Da igual lo que se vaya al carajo: operaciones o personas. Hasta lo más rigurosamente legal se airea, por si las moscas. Supervivencia o ajuste de cuentas, da lo mismo. Le pinchamos a ése, vigilamos a aquél, nos lo soplaron éste y ésta. Primero es un ministro el que se quita el consumado de encima contándolo con detalle –siempre y cuando no sea un marrón propio– o haciendo que otros lo cuenten por él. Luego largan los secretarios y subsecretarios, y así va corriendo la cosa. Sin olvidar a ciertos jueces, cuando les conviene. Todo el mundo se lava las manos y señala con el dátil hacia el despacho de al lado o, lo más común, hacia abajo. Aunque, la verdad, en los escalones inferiores se filtra poco. Pocas veces un confite es delatado por su secante. A esos niveles la peña suele ser leal, aparte de que nadie de infantería se atreve a filtrar algo por su cuenta, porque se juega el pan. Quienes largan son los de arriba, los barandas de coche oficial y carrera política. En el escalón intermedio, los comisarios y los coroneles se limitan a encogerse de hombros y a avisar, los más decentes: oye, agente Fulano, o guardia Mengano, o como te llames. Dile a tu confite que haga la maleta y se largue cagando leches, porque el ministro acaba de pedir el informe de la operación Emilio el Moro. Así que puede darse por jodido. Mañana salís todos en los periódicos. No, no he dicho salimos. Salís, he dicho. 
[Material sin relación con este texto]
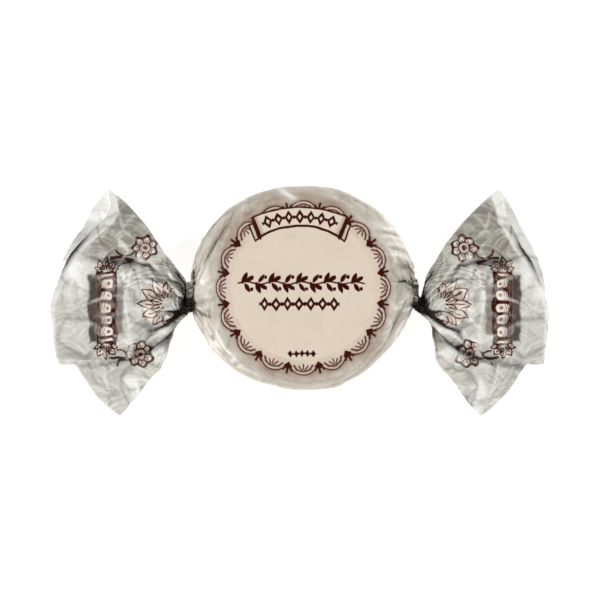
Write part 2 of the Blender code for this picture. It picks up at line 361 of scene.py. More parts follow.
def facets(x, y, size, seed):
    """Crumpled paper, whose flat triangles of about this size meet at sharp creases.

    Gives its relief, from -1 to 1, and how sharp each place's crease is: above 0 in a valley, below 0 on a
    ridge. Slow waves bend the rows of triangles, so that no two of them are alike.
    """
    heights = np.random.default_rng(seed).uniform(-1, 1, HEIGHTS_SHAPE)
    turn = 0.7 * seed
    along = x * math.cos(turn) + y * math.sin(turn)
    across = y * math.cos(turn) - x * math.sin(turn)
    along = along / size + 0.33 * np.sin(1.9 * across / size + seed) + 0.2 * np.sin(1.3 * along / size)
    bend = 0.33 * np.sin(1.7 * along - 2 * seed) + 0.15 * np.sin(2.9 * along + 1.1 * across / size)
    across = across / size + bend
    column, row = along - across / math.sqrt(3), 2 * across / math.sqrt(3)
    left, low = np.floor(column).astype(int), np.floor(row).astype(int)
    column, row = column - left, row - low

    def corner(right, up):
        return heights[(left + right) % HEIGHTS_SHAPE[0], (low + up) % HEIGHTS_SHAPE[1]]

    def fold(share):
        return np.exp(-((share * size * TRIANGLE_HEIGHT / CREASE_WIDTH) ** 2))

    lower = column + row < 1
    base = np.where(lower, corner(0, 0), corner(1, 1))
    right, up = corner(1, 0), corner(0, 1)
    base_share = np.abs(1 - column - row)
    right_share, up_share = np.where(lower, column, 1 - row), np.where(lower, row, 1 - column)
    relief = base_share * base + right_share * right + up_share * up
    crease = (corner(0, 0) + corner(1, 1) - right - up) * fold(base_share)
    crease += (right + np.where(lower, corner(-1, 1), corner(0, 2)) - base - up) * fold(right_share)
    crease += (up + np.where(lower, corner(1, -1), corner(2, 0)) - base - right) * fold(up_share)
    return relief, crease


def crumpled(x, y, sizes):
    """Crumples of several sizes together: their relief and their creases."""
    relief, crease = 0, 0
    for size, seed, height, sharpness in sizes:
        facet, edge = facets(x, y, size, seed)
        relief, crease = relief + height * facet, crease + sharpness * edge
    return relief, crease


def gathers(x, y, middle, seed):
    """Folds that spread from one point: their relief, their creases and each place's distance from it."""
    reach, way = np.hypot(x - middle[0], y - middle[1]), np.arctan2(y - middle[1], x - middle[0])
    return *facets(0.35 * reach, 14 * way, 3, seed), reach


def crease_depth(x, y, points, left_reach, right_reach):
    """How deep in a crease each plan position is, from 0 to 1. It fades towards both ends of its line."""
    points = np.array(points)
    lengths = np.hypot(*np.diff(points, axis=0).T)
    total, passed = lengths.sum(), 0
    nearest = np.full(x.shape, 1e9)
    value = np.zeros(x.shape)
    for start, end, length in zip(points, points[1:], lengths):
        along = (end - start) / length
        ahead = np.clip((x - start[0]) * along[0] + (y - start[1]) * along[1], 0, length)
        off_x, off_y = x - start[0] - ahead * along[0], y - start[1] - ahead * along[1]
        off = np.hypot(off_x, off_y)
        on_left = along[0] * off_y - along[1] * off_x > 0
        fade = np.sin(np.pi * np.clip((passed + ahead) / total, *CREASE_ENDS)) ** CREASE_END_POWER
        share = off / np.where(on_left, left_reach, right_reach)
        value = np.where(off < nearest, fade * np.exp(-(share**CREASE_SHARPNESS)), value)
        nearest = np.minimum(nearest, off)
        passed += length
    return value


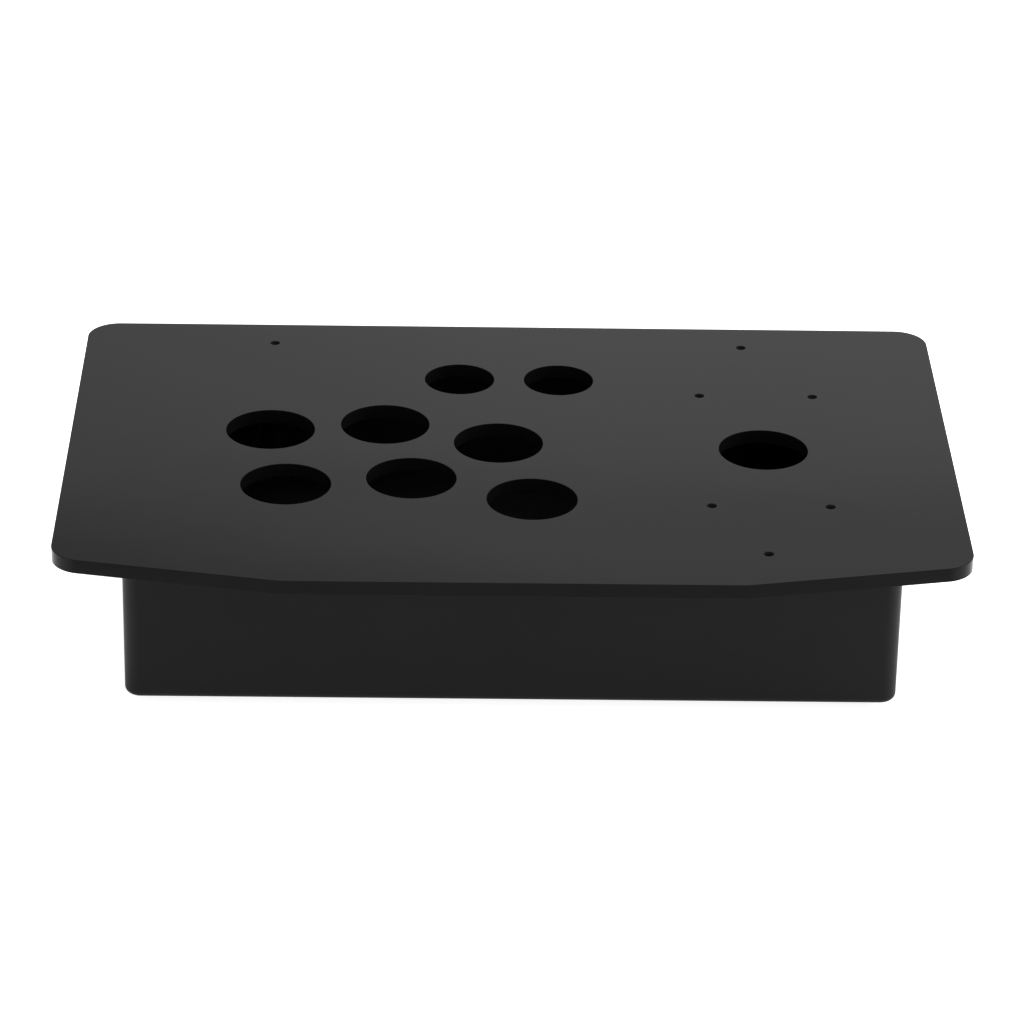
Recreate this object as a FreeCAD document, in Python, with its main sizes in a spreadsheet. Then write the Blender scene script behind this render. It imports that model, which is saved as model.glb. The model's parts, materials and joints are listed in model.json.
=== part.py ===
import FreeCAD, Part

import os

import Sketcher
from FreeCAD import Vector

# Arcade joystick panel: a flat acrylic control panel lying on a shallow moulded case.
# Millimetres, +Z up. The origin is on the floor under the middle of the panel's outline,
# +X is to the player's right and +Y is away from the player.

PARTS_FOLDER = "parts"

# Driving dimensions: alias, value in millimetres, what it is.
DIMENSIONS = [
    ("panel_width", 296.5, "acrylic panel, side to side"),
    ("panel_depth", 195.2, "acrylic panel, front to back"),
    ("panel_thickness", 4.8, "acrylic sheet"),
    ("panel_corner_radius", 11.0, "the four rounded corners"),
    ("panel_front_flat", 148.0, "straight middle stretch of the front edge"),
    ("panel_front_sweep", 14.5, "how far the front edge sweeps back by the sides"),
    ("button_hole_diameter", 30.0, "hole for a full-size push button"),
    ("small_button_hole_diameter", 24.0, "hole for a small push button"),
    ("joystick_hole_diameter", 30.0, "hole for the joystick's shaft"),
    ("screw_hole_diameter", 3.4, "clearance hole for a 3 mm screw"),
    ("upper_left_x", -81.1, "button hole, upper row"),
    ("upper_left_y", 12.3, ""),
    ("upper_middle_x", -42.4, "button hole, upper row"),
    ("upper_middle_y", 17.1, ""),
    ("upper_right_x", -4.1, "button hole, upper row"),
    ("upper_right_y", 3.6, ""),
    ("lower_left_x", -74.6, "button hole, lower row"),
    ("lower_left_y", -28.9, ""),
    ("lower_middle_x", -33.2, "button hole, lower row"),
    ("lower_middle_y", -23.6, ""),
    ("lower_right_x", 6.6, "button hole, lower row"),
    ("lower_right_y", -38.2, ""),
    ("small_button_x", 17.15, "small button holes, either side of the middle"),
    ("small_button_y", 53.6, ""),
    ("joystick_x", 85.0, "joystick hole and its plate's four screw holes"),
    ("joystick_y", 0.3, ""),
    ("plate_spacing_x", 39.0, "joystick plate's screw holes, side to side"),
    ("plate_spacing_y", 84.0, "joystick plate's screw holes, front to back"),
    ("case_screw_x", 82.1, "case screws, either side of the middle"),
    ("case_screw_spacing_y", 157.8, "case screws, front to back"),
    ("case_centre_y", 3.2, "the case lies this far behind the panel's middle"),
    ("case_width", 250.9, "case, side to side"),
    ("case_depth", 171.0, "case, front to back"),
    ("case_height", 46.8, "case, underside to rim"),
    ("case_wall", 2.5, "wall thickness"),
    ("case_floor", 2.5, "floor thickness"),
    ("case_corner_radius", 5.3, "outside of the four upright corners"),
    ("case_base_radius", 2.4, "edge between the walls and the underside"),
    ("boss_diameter", 10.0, "screw boss"),
    ("pilot_diameter", 2.5, "pilot hole for a self-tapping screw"),
    ("pilot_depth", 14.0, ""),
    ("gusset_length", 14.0, "gusset's foot, from the boss's axis"),
    ("gusset_height", 30.0, "gusset's top above the floor"),
    ("gusset_toe", 2.0, "gusset's height at its outer end"),
    ("gusset_thickness", 2.0, ""),
    ("foot_inset_x", 18.5, "foot's axis from the case's side"),
    ("foot_inset_y", 17.0, "foot's axis from the case's front or back"),
    ("foot_diameter", 16.0, "rubber foot where it sticks to the case"),
    ("foot_tip_diameter", 14.6, "rubber foot where it stands"),
    ("foot_stick_out", 3.0, "rubber foot below the case"),
    ("foot_recess_depth", 0.6, "recess that locates a foot"),
    ("foot_recess_gap", 0.3, "around a foot in its recess"),
    ("foot_edge_radius", 0.7, "around the tip"),
    ("outlet_diameter", 16.0, "lead outlet in the back wall"),
    ("outlet_x", 45.0, "lead outlet's axis, towards the player's right"),
    ("outlet_height", 24.0, "lead outlet's axis above the case's underside"),
    ("grommet_bore", 10.0, "rubber grommet's hole"),
    ("grommet_flange_diameter", 21.0, ""),
    ("grommet_flange_thickness", 2.2, "each side of the wall"),
    ("grommet_gap", 0.05, "between the grommet's waist and the outlet"),
    ("grommet_edge_radius", 0.8, "rounding of the flanges"),
]

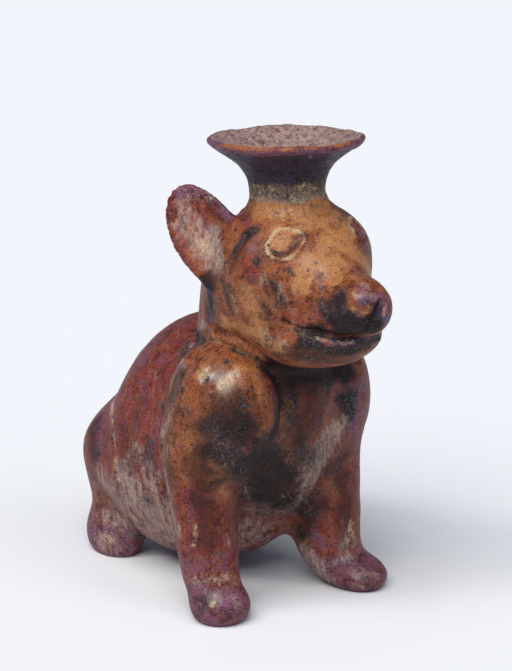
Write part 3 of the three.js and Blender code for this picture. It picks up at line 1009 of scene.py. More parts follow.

Y claro. Al día siguiente, el chivato Mustafá, contacto personal del agente Mengano –que hasta le paga las cañas de su bolsillo–, sale de casa como cada día, y antes de ir a ver si están los papeles de residencia que le prometieron si colaboraba, decide darse una vuelta por el piso franco del comando islámico en el que está infiltrado. Y nada más llegar y decir salam aleikum, troncos, nota que lo miran raro. Entonces ve un periódico con su foto sobre la mesa, y entrecomillado en titulares, a toda plana, lo que le dijo por teléfono a la policía el mes pasado: «Bin Laden y estos majaras me la refanfinflan». Entonces traga saliva, glups, y piensa: si salgo de ésta, la próxima vez se va a infiltrar su puta madre.